'''

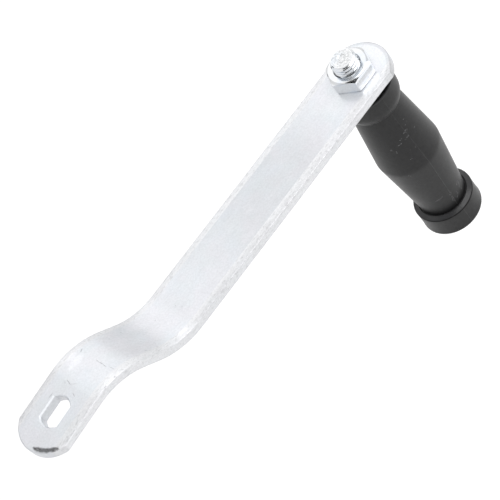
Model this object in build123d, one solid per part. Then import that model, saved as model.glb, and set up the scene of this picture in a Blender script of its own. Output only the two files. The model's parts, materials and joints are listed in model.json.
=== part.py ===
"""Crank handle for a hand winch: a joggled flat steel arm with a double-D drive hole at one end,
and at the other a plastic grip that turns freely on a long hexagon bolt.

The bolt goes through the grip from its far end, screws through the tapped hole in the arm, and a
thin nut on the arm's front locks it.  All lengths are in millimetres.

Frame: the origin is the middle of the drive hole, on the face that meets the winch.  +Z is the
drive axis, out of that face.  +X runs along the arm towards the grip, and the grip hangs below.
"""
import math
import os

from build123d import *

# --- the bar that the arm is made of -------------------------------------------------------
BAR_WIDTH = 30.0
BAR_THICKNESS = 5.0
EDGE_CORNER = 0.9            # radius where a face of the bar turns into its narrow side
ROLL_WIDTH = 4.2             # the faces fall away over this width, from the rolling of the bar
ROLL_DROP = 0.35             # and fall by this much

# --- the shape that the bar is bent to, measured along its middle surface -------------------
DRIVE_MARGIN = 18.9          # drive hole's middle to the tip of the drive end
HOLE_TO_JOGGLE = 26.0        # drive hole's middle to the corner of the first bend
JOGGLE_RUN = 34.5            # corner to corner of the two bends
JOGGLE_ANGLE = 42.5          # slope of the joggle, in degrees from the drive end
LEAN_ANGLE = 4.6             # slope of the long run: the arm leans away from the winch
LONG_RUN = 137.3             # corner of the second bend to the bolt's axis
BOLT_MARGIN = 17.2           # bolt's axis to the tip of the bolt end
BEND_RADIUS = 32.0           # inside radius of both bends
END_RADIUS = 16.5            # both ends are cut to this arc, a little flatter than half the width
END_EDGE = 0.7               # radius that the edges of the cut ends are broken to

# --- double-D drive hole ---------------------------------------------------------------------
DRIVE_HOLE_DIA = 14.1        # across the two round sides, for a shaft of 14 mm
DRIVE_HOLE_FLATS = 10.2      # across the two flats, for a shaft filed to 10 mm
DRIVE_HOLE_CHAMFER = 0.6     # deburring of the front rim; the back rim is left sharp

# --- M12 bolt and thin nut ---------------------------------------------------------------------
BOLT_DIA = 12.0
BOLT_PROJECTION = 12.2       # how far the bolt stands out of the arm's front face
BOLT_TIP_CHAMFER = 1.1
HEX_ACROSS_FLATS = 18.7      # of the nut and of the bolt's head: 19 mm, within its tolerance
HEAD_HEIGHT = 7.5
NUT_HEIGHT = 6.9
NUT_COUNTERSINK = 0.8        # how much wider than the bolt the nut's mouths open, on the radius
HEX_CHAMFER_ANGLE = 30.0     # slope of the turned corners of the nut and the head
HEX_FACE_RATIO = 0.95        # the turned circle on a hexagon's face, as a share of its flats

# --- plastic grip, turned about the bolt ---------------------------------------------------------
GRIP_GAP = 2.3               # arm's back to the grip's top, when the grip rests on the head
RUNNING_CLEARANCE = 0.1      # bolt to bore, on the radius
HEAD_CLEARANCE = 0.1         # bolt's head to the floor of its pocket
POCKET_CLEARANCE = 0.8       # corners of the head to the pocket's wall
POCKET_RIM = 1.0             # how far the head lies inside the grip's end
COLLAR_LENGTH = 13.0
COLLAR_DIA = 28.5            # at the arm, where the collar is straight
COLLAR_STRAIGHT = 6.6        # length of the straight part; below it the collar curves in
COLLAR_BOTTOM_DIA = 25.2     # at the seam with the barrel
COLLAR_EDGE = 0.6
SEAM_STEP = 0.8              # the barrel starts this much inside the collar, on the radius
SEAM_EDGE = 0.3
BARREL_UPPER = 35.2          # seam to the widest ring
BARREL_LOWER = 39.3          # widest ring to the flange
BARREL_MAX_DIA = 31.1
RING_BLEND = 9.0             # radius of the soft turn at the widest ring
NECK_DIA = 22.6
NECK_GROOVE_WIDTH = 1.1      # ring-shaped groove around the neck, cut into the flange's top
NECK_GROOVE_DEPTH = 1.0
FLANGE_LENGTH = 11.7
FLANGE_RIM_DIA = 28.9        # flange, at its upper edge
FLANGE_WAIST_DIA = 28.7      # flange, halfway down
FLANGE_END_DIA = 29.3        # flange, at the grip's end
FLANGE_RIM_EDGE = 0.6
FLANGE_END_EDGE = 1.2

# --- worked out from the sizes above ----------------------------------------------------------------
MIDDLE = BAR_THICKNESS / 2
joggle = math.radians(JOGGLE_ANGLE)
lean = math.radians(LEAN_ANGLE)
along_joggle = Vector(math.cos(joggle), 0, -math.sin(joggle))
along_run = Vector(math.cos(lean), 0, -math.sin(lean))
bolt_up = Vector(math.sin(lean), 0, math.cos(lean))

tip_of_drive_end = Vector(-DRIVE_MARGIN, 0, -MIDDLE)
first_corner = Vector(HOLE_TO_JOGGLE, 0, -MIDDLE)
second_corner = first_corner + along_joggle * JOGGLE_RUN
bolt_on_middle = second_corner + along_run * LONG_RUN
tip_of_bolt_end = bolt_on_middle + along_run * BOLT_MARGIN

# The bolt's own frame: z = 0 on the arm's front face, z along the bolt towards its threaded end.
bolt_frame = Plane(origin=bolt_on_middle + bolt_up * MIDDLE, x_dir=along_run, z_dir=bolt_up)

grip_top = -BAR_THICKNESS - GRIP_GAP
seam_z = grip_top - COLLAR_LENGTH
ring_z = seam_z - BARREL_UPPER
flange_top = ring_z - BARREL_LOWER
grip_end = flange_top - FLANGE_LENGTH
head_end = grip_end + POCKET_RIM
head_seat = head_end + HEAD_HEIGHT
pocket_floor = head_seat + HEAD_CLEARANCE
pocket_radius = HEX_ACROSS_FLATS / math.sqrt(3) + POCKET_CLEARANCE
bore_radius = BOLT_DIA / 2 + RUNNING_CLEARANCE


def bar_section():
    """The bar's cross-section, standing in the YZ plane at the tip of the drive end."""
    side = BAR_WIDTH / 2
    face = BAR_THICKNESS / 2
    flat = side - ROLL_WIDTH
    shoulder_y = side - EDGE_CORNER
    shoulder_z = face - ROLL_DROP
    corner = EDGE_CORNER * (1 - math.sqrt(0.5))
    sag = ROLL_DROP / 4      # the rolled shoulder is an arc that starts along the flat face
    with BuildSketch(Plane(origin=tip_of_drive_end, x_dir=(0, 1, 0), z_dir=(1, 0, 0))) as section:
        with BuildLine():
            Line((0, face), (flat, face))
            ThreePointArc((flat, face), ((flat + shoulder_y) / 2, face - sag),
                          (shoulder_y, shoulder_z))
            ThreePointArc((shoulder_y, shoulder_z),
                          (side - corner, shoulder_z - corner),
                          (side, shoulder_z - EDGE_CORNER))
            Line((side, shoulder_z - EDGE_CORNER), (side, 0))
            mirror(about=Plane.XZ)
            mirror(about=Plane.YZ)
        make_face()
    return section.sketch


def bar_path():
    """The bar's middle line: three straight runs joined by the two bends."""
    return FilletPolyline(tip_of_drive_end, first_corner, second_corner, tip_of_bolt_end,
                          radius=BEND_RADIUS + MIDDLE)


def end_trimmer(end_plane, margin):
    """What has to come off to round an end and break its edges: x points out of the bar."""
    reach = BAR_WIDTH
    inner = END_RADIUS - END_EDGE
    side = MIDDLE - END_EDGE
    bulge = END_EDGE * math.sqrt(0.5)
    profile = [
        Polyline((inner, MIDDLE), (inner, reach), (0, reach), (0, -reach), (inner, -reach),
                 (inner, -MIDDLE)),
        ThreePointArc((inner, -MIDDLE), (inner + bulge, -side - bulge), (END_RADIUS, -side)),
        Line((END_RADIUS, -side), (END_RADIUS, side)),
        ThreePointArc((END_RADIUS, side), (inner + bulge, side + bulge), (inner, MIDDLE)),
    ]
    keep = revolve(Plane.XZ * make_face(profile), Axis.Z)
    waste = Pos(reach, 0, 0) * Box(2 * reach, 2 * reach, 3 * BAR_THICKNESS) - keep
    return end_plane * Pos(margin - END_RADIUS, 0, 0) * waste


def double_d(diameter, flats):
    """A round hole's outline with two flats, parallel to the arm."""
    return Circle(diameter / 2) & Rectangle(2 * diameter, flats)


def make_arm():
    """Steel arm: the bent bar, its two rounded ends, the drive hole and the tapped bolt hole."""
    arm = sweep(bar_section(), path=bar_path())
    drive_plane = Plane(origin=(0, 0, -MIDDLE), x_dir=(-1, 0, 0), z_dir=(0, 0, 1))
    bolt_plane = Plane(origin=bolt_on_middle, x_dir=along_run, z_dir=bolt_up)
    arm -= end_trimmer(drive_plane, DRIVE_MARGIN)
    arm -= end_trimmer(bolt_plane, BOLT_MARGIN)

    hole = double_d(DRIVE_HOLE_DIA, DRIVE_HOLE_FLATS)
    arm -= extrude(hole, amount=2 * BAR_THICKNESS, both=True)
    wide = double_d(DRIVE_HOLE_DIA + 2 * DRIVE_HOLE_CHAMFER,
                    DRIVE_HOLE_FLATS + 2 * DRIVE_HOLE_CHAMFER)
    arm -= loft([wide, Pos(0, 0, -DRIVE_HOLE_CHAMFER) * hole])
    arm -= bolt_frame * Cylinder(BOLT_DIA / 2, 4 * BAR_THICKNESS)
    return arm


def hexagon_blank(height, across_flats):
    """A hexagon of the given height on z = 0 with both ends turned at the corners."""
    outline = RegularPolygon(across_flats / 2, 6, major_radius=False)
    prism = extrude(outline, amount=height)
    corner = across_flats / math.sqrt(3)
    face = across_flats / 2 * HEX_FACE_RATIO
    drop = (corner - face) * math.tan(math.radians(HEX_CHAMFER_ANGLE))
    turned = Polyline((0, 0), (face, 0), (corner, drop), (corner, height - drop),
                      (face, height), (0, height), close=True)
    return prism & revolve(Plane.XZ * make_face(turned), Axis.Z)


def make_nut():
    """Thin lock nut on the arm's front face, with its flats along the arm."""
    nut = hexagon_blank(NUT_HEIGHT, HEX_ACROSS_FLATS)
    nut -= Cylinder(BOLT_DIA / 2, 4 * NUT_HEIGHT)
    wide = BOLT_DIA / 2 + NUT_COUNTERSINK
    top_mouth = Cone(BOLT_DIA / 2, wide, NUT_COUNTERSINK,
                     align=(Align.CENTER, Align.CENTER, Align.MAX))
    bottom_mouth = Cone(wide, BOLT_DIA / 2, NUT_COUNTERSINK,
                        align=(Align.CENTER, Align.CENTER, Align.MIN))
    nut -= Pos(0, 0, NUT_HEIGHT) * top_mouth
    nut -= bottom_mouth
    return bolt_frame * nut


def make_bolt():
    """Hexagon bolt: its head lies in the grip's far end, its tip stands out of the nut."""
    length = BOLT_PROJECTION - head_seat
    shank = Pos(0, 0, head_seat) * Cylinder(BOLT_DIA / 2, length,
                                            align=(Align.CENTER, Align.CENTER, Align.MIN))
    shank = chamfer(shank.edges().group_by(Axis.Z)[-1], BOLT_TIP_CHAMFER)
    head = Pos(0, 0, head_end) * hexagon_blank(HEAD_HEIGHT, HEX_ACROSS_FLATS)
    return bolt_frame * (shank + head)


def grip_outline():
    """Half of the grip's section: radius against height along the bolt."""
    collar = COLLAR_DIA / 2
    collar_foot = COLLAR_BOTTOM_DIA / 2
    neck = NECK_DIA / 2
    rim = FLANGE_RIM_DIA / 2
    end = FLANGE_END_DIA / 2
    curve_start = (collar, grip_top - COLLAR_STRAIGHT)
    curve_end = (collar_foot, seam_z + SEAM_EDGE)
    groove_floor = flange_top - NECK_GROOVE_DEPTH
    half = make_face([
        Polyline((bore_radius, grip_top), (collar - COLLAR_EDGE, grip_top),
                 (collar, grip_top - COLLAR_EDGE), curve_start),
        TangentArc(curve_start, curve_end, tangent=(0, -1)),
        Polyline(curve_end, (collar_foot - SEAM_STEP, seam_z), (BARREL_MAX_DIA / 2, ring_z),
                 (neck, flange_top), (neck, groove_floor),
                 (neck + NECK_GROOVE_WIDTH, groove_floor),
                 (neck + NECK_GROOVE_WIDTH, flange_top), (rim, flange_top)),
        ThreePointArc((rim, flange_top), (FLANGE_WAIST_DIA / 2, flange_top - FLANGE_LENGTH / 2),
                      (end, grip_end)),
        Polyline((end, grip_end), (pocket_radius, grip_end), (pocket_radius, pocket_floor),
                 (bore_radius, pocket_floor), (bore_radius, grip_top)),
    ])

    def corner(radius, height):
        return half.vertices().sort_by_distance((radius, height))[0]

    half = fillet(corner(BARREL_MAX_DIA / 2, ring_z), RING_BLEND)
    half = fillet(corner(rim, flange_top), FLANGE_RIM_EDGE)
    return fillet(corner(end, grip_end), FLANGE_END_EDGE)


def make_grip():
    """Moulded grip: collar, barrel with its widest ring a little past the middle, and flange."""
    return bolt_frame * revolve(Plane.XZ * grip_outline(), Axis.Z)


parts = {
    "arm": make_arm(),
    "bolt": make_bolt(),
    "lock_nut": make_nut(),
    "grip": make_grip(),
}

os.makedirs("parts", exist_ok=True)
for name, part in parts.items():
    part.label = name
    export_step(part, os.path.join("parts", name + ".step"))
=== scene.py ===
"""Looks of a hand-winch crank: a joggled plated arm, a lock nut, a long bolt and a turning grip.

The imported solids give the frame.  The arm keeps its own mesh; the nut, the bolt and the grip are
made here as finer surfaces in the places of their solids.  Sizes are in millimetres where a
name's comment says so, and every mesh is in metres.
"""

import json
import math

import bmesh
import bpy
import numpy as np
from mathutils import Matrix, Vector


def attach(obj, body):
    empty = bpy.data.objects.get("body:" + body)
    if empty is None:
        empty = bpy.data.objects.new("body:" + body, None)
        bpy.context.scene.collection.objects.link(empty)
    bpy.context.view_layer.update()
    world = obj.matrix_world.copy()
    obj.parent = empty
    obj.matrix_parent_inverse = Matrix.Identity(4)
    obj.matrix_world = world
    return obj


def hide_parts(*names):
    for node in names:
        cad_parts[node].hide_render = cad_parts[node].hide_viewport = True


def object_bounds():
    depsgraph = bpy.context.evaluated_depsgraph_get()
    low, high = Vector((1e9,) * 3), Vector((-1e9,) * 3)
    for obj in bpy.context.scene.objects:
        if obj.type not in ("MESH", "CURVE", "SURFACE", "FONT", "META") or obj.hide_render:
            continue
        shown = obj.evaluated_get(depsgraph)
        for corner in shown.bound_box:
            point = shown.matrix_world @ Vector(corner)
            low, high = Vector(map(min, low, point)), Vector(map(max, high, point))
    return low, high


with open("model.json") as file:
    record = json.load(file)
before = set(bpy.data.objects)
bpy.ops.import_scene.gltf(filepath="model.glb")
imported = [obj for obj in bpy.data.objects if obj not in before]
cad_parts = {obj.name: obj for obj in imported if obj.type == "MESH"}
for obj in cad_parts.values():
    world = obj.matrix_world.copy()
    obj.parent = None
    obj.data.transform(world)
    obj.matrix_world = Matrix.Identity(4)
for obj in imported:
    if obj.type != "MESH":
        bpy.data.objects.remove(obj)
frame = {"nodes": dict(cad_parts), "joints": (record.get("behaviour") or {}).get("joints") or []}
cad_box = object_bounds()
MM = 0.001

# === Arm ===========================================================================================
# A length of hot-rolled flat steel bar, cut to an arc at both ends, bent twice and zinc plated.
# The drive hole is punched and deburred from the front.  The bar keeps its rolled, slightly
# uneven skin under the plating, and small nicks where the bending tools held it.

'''
'''

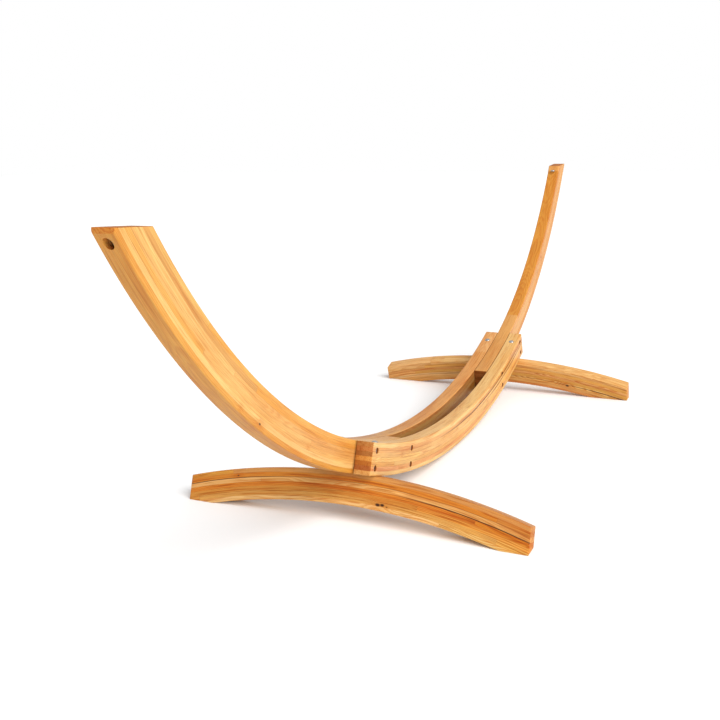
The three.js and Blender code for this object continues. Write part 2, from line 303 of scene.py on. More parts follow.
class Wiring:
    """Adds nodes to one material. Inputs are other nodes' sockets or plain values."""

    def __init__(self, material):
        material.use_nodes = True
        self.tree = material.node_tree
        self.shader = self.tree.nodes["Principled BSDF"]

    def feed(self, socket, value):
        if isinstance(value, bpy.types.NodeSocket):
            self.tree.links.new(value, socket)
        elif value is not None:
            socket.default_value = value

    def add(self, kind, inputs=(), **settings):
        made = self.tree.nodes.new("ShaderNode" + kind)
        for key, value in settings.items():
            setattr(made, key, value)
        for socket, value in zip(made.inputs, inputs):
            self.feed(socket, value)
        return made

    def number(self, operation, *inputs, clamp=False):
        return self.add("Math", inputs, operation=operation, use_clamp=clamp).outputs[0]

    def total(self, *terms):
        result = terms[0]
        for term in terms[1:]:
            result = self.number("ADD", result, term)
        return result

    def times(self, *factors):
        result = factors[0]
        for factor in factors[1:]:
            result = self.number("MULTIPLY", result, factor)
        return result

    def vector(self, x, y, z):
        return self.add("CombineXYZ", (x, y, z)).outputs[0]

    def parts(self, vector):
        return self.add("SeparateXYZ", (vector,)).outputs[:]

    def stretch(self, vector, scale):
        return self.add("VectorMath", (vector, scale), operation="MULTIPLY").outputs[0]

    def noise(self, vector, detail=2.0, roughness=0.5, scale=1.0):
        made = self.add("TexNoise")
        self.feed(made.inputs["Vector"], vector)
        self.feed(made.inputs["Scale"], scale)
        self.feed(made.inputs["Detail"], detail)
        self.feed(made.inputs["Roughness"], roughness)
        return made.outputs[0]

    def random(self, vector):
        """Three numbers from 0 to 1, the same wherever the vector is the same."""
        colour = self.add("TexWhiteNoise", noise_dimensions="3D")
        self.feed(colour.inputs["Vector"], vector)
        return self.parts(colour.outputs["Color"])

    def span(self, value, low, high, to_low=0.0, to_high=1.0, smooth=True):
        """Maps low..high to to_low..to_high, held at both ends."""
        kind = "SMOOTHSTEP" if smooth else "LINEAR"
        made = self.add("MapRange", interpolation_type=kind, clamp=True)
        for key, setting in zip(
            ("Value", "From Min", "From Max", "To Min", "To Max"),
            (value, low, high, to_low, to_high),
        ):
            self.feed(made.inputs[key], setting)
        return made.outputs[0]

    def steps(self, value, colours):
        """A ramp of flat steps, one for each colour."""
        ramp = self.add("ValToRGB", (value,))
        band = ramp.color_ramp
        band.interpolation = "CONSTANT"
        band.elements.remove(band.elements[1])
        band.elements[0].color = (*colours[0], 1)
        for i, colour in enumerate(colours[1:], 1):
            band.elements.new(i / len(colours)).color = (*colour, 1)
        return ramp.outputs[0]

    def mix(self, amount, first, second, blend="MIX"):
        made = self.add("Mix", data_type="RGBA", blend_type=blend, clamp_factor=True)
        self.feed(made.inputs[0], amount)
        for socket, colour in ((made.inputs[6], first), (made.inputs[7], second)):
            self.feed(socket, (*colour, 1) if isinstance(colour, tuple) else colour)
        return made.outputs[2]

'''
'''

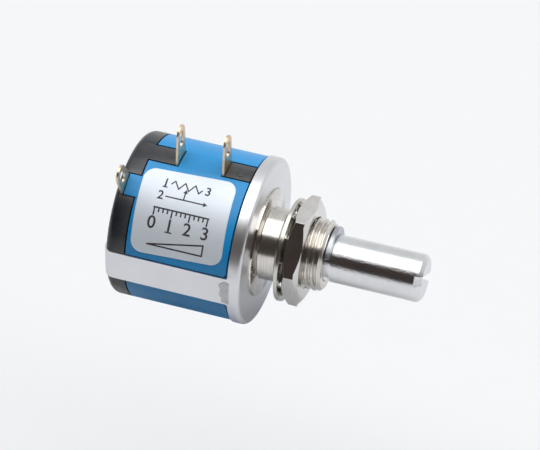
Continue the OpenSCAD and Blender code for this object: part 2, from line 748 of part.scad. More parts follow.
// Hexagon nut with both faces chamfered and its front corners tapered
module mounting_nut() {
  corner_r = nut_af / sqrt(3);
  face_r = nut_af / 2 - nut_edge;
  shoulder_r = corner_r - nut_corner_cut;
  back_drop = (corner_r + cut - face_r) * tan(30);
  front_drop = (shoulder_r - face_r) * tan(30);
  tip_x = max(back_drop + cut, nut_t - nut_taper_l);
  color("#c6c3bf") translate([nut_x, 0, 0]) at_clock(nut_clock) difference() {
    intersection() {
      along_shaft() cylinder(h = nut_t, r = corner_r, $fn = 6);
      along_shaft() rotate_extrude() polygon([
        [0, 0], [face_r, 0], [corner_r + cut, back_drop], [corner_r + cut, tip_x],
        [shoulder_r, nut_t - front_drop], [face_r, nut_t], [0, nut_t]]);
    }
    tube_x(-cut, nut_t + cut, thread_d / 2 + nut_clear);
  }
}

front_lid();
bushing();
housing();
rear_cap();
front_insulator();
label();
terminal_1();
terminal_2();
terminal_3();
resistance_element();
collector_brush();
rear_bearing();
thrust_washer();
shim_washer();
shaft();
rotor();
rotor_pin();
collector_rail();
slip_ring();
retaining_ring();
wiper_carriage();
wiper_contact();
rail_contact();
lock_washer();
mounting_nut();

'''

• WHAT YOU SHOULD DO
Count every line above that holds the word "Identity", and state the number and nothing more.

• WRITTEN ANSWER
2